Il ne se passe une seule nuit de cette danse sans qu’on ne voie un homme adulte sortir de la foule et demander aux musiciens de faire taire les sons un petit moment. Alors, à haute voix, il appelle un des « solimadén » et avance avec ce dernier au centre du « fèrè » (de la scène) au milieu de la foule à laquelle il s’adresse : « Toi Madou (ça peut tout aussi être Oumar ou un autre), tu es l’ami de mon fils. Moi, je suis l’ami de ton père et le père de ce dernier fut l’ami de mon grand-père. Donc, par respect et pour consolider cette vieille amitié, je profite de ta circoncision pour te faire cadeau d’un bœuf et deux sacs de céréale ». Alors, il quitte aussitôt les lieux et tambours recommencent à résonner de plus belle dans un brouhaha aussi assourdissant qu’étourdissant.
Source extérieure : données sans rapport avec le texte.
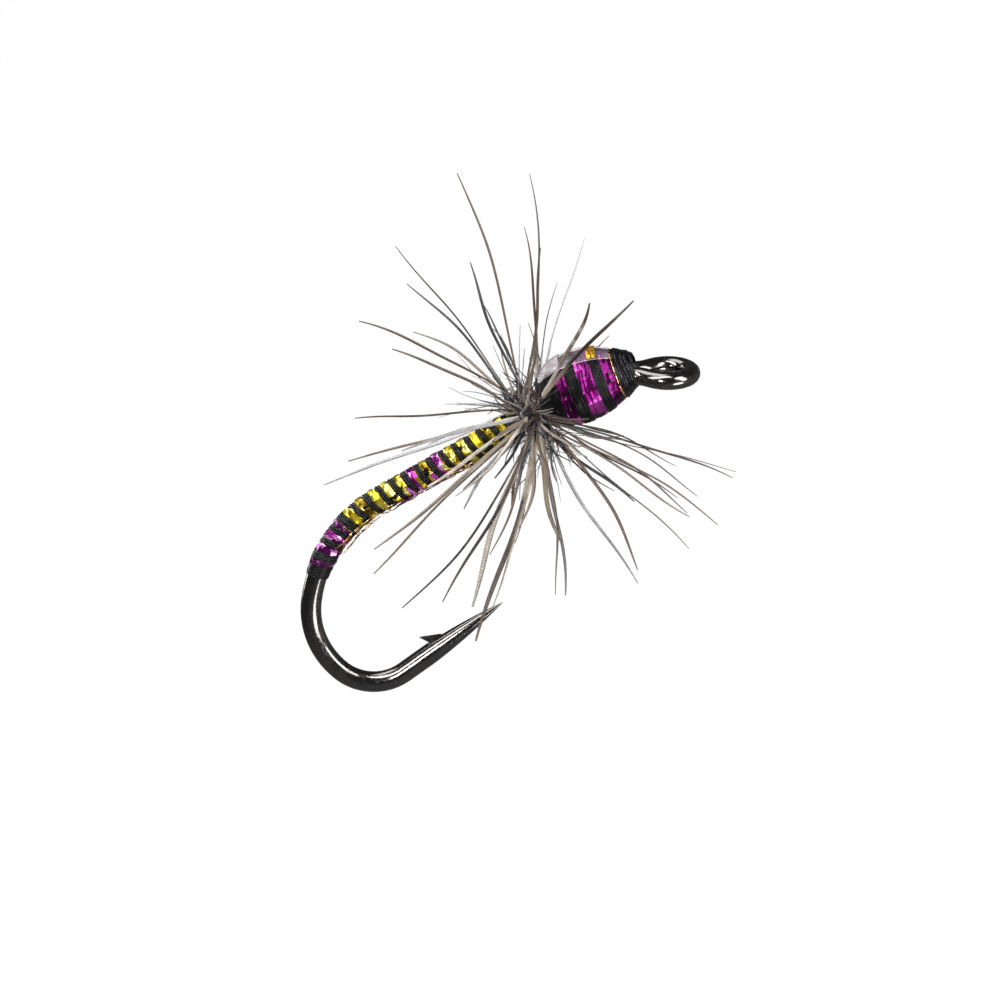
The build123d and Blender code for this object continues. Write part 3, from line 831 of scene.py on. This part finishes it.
# ---------------------------------------------------------------- hackle
FIBRES = [
    # turn of the stem, clock angle and sweep in degrees, length, bow, sway, look
    (2, -12, 15, 6.6, 0.2, 0.1, BROWN), (3, -38, -11, 6.0, 0.1, 0.1, BROWN),
    (3, 38, -15, 5.7, 0.3, 0.0, BROWN), (1, -32, 27, 6.3, 0.3, 0.1, SLATE),
    (2, 26, 33, 5.8, 0.1, -0.1, BROWN), (3, 10, -6, 4.9, 0.2, 0.1, SLATE),
    (0, 48, 38, 5.3, 0.2, 0.1, CREAM), (0, 52, 51, 5.5, -0.2, 0.0, TAN),
    (2, 50, 24, 3.9, 0.1, 0.1, CREAM), (1, -2, 8, 4.2, -0.1, 0.1, SLATE),
    (0, -64, 30, 5.6, -0.1, 0.1, PALE), (1, -74, 18, 4.9, -0.1, 0.1, SLATE),
    (2, -68, -5, 5.0, 0.2, 0.1, SLATE), (1, -84, 12, 4.0, 0.0, 0.1, PALE),
    (2, -90, 2, 4.6, 0.2, 0.1, PALE), (3, -80, -5, 5.2, 0.3, 0.1, TAN),
    (3, -98, -14, 5.4, 0.2, 0.1, BROWN), (0, -96, 24, 4.7, -0.2, 0.1, BROWN),
    (1, -112, 4, 5.0, 0.1, 0.1, SLATE), (0, -52, 16, 5.4, 0.2, 0.1, TAN),
    (3, -60, -24, 5.0, 0.2, 0.1, TAN), (2, -104, -8, 5.3, 0.1, 0.1, PALE),
    (1, 66, 12, 5.2, 0.2, 0.1, TAN), (2, 74, -4, 4.8, 0.3, 0.1, CREAM),
    (0, 82, 22, 4.6, -0.1, 0.1, BROWN), (3, 84, -20, 5.0, 0.2, 0.1, CREAM),
    (1, 92, 6, 5.4, 0.1, 0.1, SLATE), (0, 96, 30, 4.8, 0.1, 0.1, BROWN),
    (2, 102, -10, 4.9, 0.2, 0.1, TAN), (3, 62, -30, 5.1, 0.1, 0.1, PALE),
    (3, -64, -59, 5.3, 0.1, 0.1, BROWN), (3, 56, -46, 5.6, 0.2, 0.1, CREAM),
    (3, -95, -49, 4.2, 0.2, 0.1, PALE), (3, -52, -80, 6.0, -0.2, 0.1, PALE),
    (2, 76, -30, 5.2, 0.1, 0.1, CREAM), (2, -30, -36, 5.2, 0.2, 0.1, BROWN),
    (3, -120, -40, 5.0, 0.2, 0.1, TAN), (3, 90, -52, 5.9, -0.1, 0.1, TAN),
    (3, 97, -56, 6.2, -0.1, 0.1, BROWN), (2, -128, -46, 4.8, -0.3, 0.1, PALE),
    (2, -122, -34, 3.9, 0.1, 0.1, SLATE), (3, 169, -65, 6.1, 0.3, 0.1, BROWN),
    (2, -168, -48, 5.9, -0.2, 0.1, CREAM), (2, 102, -19, 5.7, 0.1, 0.1, BROWN),
    (2, 132, -38, 6.3, 0.3, 0.2, TAN), (1, 122, -33, 5.7, 0.3, 0.1, CREAM),
    (3, 150, -56, 5.2, 0.2, 0.1, BROWN), (2, -146, -33, 4.9, 0.1, 0.1, SLATE),
    (2, -138, -34, 4.1, -0.1, 0.1, BROWN), (1, 92, -11, 4.5, 0.1, 0.1, SLATE),
    (1, 122, -11, 5.9, 0.1, 0.2, TAN), (1, 98, 2, 4.0, -0.1, 0.1, BROWN),
    (1, 114, -6, 4.7, -0.1, 0.1, CREAM), (1, -174, -2, 5.5, -0.2, 0.2, PALE),
    (0, 150, 6, 4.8, 0.2, 0.1, BROWN), (2, 168, -20, 4.6, 0.1, 0.1, SLATE),
    (1, 107, 18, 4.8, -0.1, 0.1, BROWN), (1, -148, 7, 4.8, -0.2, 0.1, SLATE),
    (0, 136, 22, 5.9, 0.0, 0.1, BROWN), (0, 126, 29, 5.8, 0.2, 0.1, BROWN),
    (1, -163, 20, 5.4, 0.1, 0.1, TAN), (0, -153, 17, 5.2, -0.1, 0.1, BROWN),
    (0, 109, 34, 5.8, 0.3, 0.0, BROWN), (0, -168, 37, 5.5, 0.2, 0.0, SLATE),
    (0, -174, 43, 5.4, -0.1, 0.0, BROWN), (1, 145, 34, 5.9, 0.2, 0.1, BROWN),
    (0, -158, 24, 5.3, 0.3, 0.1, BROWN), (1, 95, 30, 4.8, 0.0, 0.1, SLATE),
    (0, -132, 15, 3.8, -0.3, 0.1, TAN), (1, 97, 20, 4.1, -0.1, 0.1, CREAM),
    (1, 103, 18, 3.4, -0.1, 0.1, BROWN),
]
LOOKS = [BROWN, TAN, CREAM, SLATE, PALE, SOOT]
LOOK_WIDTHS = [0.85, 1.1, 1.25, 0.8, 1.15, 0.8]
REGION_WIDTHS = {"upper": 0.95, "far": 0.7, "near": 0.8, "rear": 1.0, "lower_rear": 1.1, "lower": 1.0,
                 "fore": 0.62}
STEM_STATIONS = [-stem_high.x + 0.11 + STEM_PITCH * i for i in range(4)]


def section_curve(name, half_w, half_t):
    """Flattened section of a feather fibre."""
    clear_selection()
    bpy.ops.curve.primitive_bezier_circle_add(radius=1)
    section = bpy.context.object
    section.name = name
    section.scale = (half_w, half_t, 1)
    section.data.resolution_u = 2
    bpy.ops.object.transform_apply(location=False, rotation=False, scale=True)
    return section


def add_fibre(line, turn, clock, sweep, length, bow, sway, look, dice, shares, smoothness, broad=1.0):
    """One feather fibre as a smooth spline of a curve object, with points at shares of its length."""
    clock, sweep = math.radians(clock), math.radians(sweep)
    out = Vector((0, -math.sin(clock), math.cos(clock)))
    across = Vector((0, math.cos(clock), math.sin(clock)))
    chord = out * math.cos(sweep) + Vector((math.sin(sweep), 0, 0))
    forward = Vector((math.cos(sweep), 0, 0)) - out * math.sin(sweep)
    root = Vector((-STEM_STATIONS[turn], 0, SHANK_RISE)) + out * (stem_r - 0.08)
    spline = line.splines.new("NURBS")
    spline.points.add(len(shares) - 1)
    wave = dice.uniform(0, 2 * math.pi)
    broad *= LOOK_WIDTHS[LOOKS.index(look)] * dice.uniform(0.85, 1.2)
    for point, share in zip(spline.points, shares):
        place = root + chord * (length * share)
        place += forward * (bow * 4 * share * (1 - share))
        place += across * (sway * math.sin(wave + 5 * share) * share)
        place += forward * (0.10 * math.sin(wave + 8 * share) * share)
        point.co = (*place, 1)
        near_tip = max(0, share - 0.8) / 0.2
        point.radius = broad * (1.0 + 0.15 * math.sin(math.pi * share)) * (1 - 0.55 * near_tip)
        point.tilt = wave + 0.8 * share
    spline.order_u = 4
    spline.use_endpoint_u = True
    spline.resolution_u = smoothness
    spline.material_index = LOOKS.index(look)


def fibre_bundle(name, section):
    """Empty curve object that takes fibres of one bundle."""
    line = bpy.data.curves.new(name, "CURVE")
    line.dimensions = "3D"
    line.twist_mode = "MINIMUM"
    line.bevel_mode = "OBJECT"
    line.bevel_object = section
    line.use_fill_caps = True
    for look in LOOKS:
        line.materials.append(look)
    bundle = bpy.data.objects.new(name, line)
    bpy.context.scene.collection.objects.link(bundle)
    return bundle


def fibre_region(clock, sweep):
    """The named region of the hackle that a fibre belongs to, from its angles in degrees."""
    if abs(clock) < 50 and sweep > -30:
        return "upper"
    if sweep < -28:
        return "rear" if abs(clock) < 96 else "lower_rear"
    if abs(clock) < 90 or -115 < clock < 0:
        return "near" if clock > 0 else "far"
    return "lower" if sweep < 10 else "fore"


def make_hackle():
    """All the fibres, in one bundle for each region of the hackle, and the fuzz at their roots."""
    section = section_curve("fibre_section", 0.046, 0.028)
    dice = random.Random(12)
    bundles = {region: fibre_bundle("hackle_" + region, section) for region in REGION_WIDTHS}
    long_shares = [0, 0.12, 0.3, 0.45, 0.6, 0.75, 0.9, 1.0]
    for turn, clock, sweep, length, bow, sway, look in FIBRES:
        region = fibre_region(clock, sweep)
        add_fibre(bundles[region].data, turn, clock, sweep, length + FIBRE_EXTRA, bow, sway, look,
                  dice, long_shares, 4, REGION_WIDTHS[region])
    web = fibre_bundle("hackle_web", section_curve("web_section", 0.022, 0.012))
    for _ in range(FUZZ_COUNT):
        length = min(FUZZ_LONGEST, 0.5 + dice.expovariate(1.6))
        look = dice.choice([CREAM, PALE, SOOT, SOOT, SOOT, BROWN, SLATE])
        add_fibre(web.data, dice.randrange(4), dice.uniform(-180, 180), dice.gauss(0, 36), length,
                  dice.gauss(0, 0.2), dice.gauss(0, 0.25), look, dice, [0, 0.3, 0.6, 1.0], 2)
    bundles["web"] = web
    for region, bundle in bundles.items():
        pick(bundle)
        bpy.ops.object.convert(target="MESH")
        node = "hackle_web_fibres" if region == "web" else "hackle_fibres_" + region
        settle(bundle, "hackle_" + region, None, [node], smooth=60)


make_hackle()
stem = wind(oval(0, stem_r - 0.11, 0.105, 0.11, sides=12), STEM_PITCH, 4, 40)
pick(stem)
stem.location = (-STEM_STATIONS[3], 0, SHANK_RISE)
bpy.ops.object.transform_apply(location=True, rotation=False, scale=False)
settle(stem, "hackle_quill", [QUILL], ["hackle_stem"], smooth=60)

# ---------------------------------------------------------------- camera, light and floor
CAMERA_LENS = 600
CAMERA_DISTANCE = 0.4764                # in metres, as are the next three
CAMERA_CLIP = (0.005, 10)
TABLE_SIZE = 3.0
TABLE_DROP = 60 * MM
CAMERA_AIM = (-4.80, -3.63)             # to the right of the eye and above it, in millimetres
LIGHTS = [
    # name, place, size, power in watts
    ("side_box", (88, -54, 4), (44, 100), 0.10),
    ("top_box", (4, -58, 118), (170, 44), 0.17),
    ("low_box", (20, -54, -56), (44, 44), 0.045),
    ("high_box", (20, 40, 200), (160, 120), 0.22),
    ("rim_box", (-130, 120, 90), (60, 120), 0.14),
    ("front_box", (-50, -190, 90), (44, 44), 0.15),
]

camera_data = bpy.data.cameras.new("camera")
camera_data.lens = CAMERA_LENS
camera_data.clip_start, camera_data.clip_end = CAMERA_CLIP
camera = bpy.data.objects.new("camera", camera_data)
bpy.context.scene.collection.objects.link(camera)
look = Vector((0.1736, -0.9397, 0.2947)).normalized()
right = Vector((0.8616, 0, -0.5075)).normalized()
upward = look.cross(right).normalized()
target = (right * CAMERA_AIM[0] + upward * CAMERA_AIM[1]) * MM
facing = Matrix((right, upward, look)).transposed().to_4x4()
camera.matrix_world = Matrix.Translation(target + look * CAMERA_DISTANCE) @ facing
bpy.context.scene.camera = camera


def add_light(name, place, size, power):
    """Large soft lamp, its place and size in millimetres, aimed where the camera looks."""
    lamp_data = bpy.data.lights.new(name, "AREA")
    lamp_data.shape = "RECTANGLE"
    lamp_data.size, lamp_data.size_y = size[0] * MM, size[1] * MM
    lamp_data.energy = power
    lamp = bpy.data.objects.new(name, lamp_data)
    bpy.context.scene.collection.objects.link(lamp)
    lamp.location = Vector(place) * MM
    lamp.rotation_euler = (Vector(place) * MM - target).to_track_quat("Z", "Y").to_euler()


for light in LIGHTS:
    add_light(*light)

world = bpy.data.worlds.new("studio")
world.use_nodes = True
world.node_tree.nodes["Background"].inputs["Color"].default_value = (1, 1, 1, 1)
sky_rays = add_node(world.node_tree, "ShaderNodeLightPath")
sky_glow = stretch_range(world.node_tree, sky_rays.outputs["Is Camera Ray"], 0.0, 1.0, 0.07, 1.0)
world.node_tree.links.new(sky_glow, world.node_tree.nodes["Background"].inputs["Strength"])
bpy.context.scene.world = world
bpy.context.scene.view_settings.view_transform = "Standard"

clear_selection()
bpy.ops.mesh.primitive_plane_add(size=TABLE_SIZE, location=(0, 0, -TABLE_DROP))
floor = bpy.context.object
floor.name = "floor"
table, table_tree, table_shader, _ = new_material("light_table")
table_shader.inputs["Base Color"].default_value = (0.06, 0.06, 0.06, 1)
table_shader.inputs["Roughness"].default_value = 0.9
table_shader.inputs["Emission Color"].default_value = (0.985, 0.985, 0.985, 1)
rays = add_node(table_tree, "ShaderNodeLightPath")
glow = stretch_range(table_tree, rays.outputs["Is Camera Ray"], 0.0, 1.0, 0.10, 0.985)
table_tree.links.new(glow, table_shader.inputs["Emission Strength"])
floor.data.materials.append(table)

for node in ("body_underthread", "thorax_thread_core"):
    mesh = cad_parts[node].data
    mesh.materials.clear()
    mesh.materials.append(BLACK)

for helper in [o for o in bpy.data.objects if o.type == "CURVE"]:
    bpy.data.objects.remove(helper)
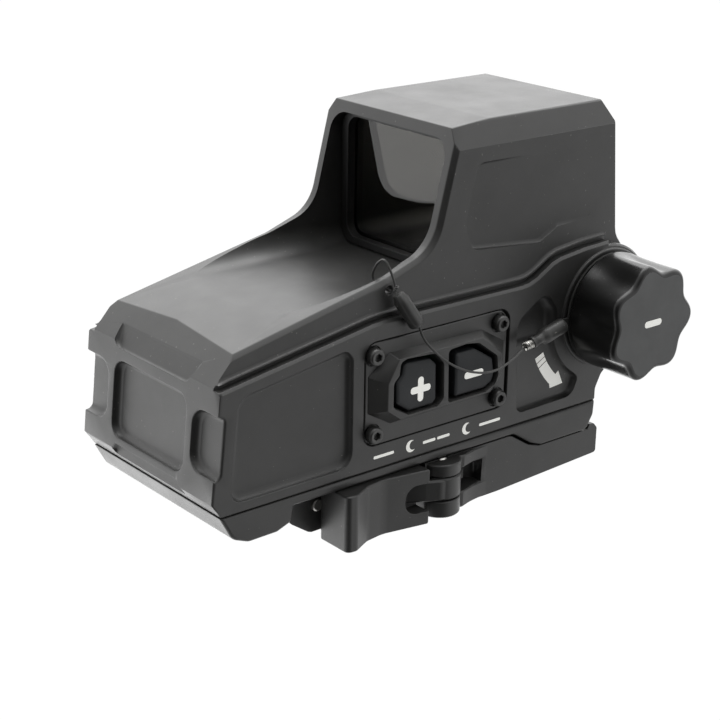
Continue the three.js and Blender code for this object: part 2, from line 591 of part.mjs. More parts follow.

Ainsi, les parents des autres « solimadén » se présentent tour à tour au centre du « fèrè », déclinent leur identité et offrent un cadeau quelconque tout en déclamant les hauts faits et les relations lointaines qui lient leurs familles respectives à celles du nouveau circoncis.
Le rite secret et le « fari-fari bla » des « démba »
A l’aube de la dernière nuit de ces cérémonies de danse du « solimadén », tous les « bilakoro » (non circoncis) à circoncire rejoignent « diéla », l’endroit où les « bilakoro » seront un à un circoncis par le « Noumoukè » (le forgeron), en commençant toujours par les enfants forgerons, s’il y en a parmi les enfants à circoncire : comme quoi, à tout seigneur et saigneur tout honneur ou…horreur. Après cette épreuve fatidique (car elle peut entraîner des morts provoquées par des personnes mal intentionnées, des sorciers ou sorcières qui profitent de cette épreuve pour jeter de mauvais sorts aux circoncis. Dès que le forgeron a fini de passer tous les « bilakoro » au « billard », ou du moins au couteau, c’est-à-dire par la phase la plus importante et la plus décisive de la vie de ces « solimadén » qui consiste à devenir des hommes adultes aptes à se marier et à fonder un foyer, une famille et à avoir des enfants.
Le « sehma » va alors au village avec son « n’gosson » (instrument traditionnel de musique) et se présente dans chaque famille d’un circoncis pour déclarer la bonne nouvelle en jouant son instrument. Soulagées et rassurées, les mères de ces enfants se mettent alors à danser : c’est que pendant longtemps, elles étaient partagées entre mélancolie et angoisse et craignaient pour la vie, sinon la survie de leurs enfants circoncis, surtout qu’en milieu bamanan, la circoncision est le plus souvent une occasion, pour certains, de faire preuve de méchanceté. Aussi, ces mères entonnent ensemble cette chanson : « Fari fari ya la, né doua dari ya la…». Elles clament ainsi cette chanson en appelant chaque circoncis par son nom pendant qu’elles passent dans la famille de chaque enfant circoncis. Mais personne ne doit voir le visage de ces femmes : aussi s’habillent-elles de toutes les manières : en pantalon, en culotte, avec des souliers, en haillons…bref elles font du « korodouga ya » (pitrerie coutumière à une certaine race au Mali). En fait, la joie de ces femmes est en ce moment double, tout d’abord parce que leurs enfants ont survécu à l’épreuve, ensuite parce qu’ils sont désormais devenus des hommes aptes à épouse une femme et à fonder une famille.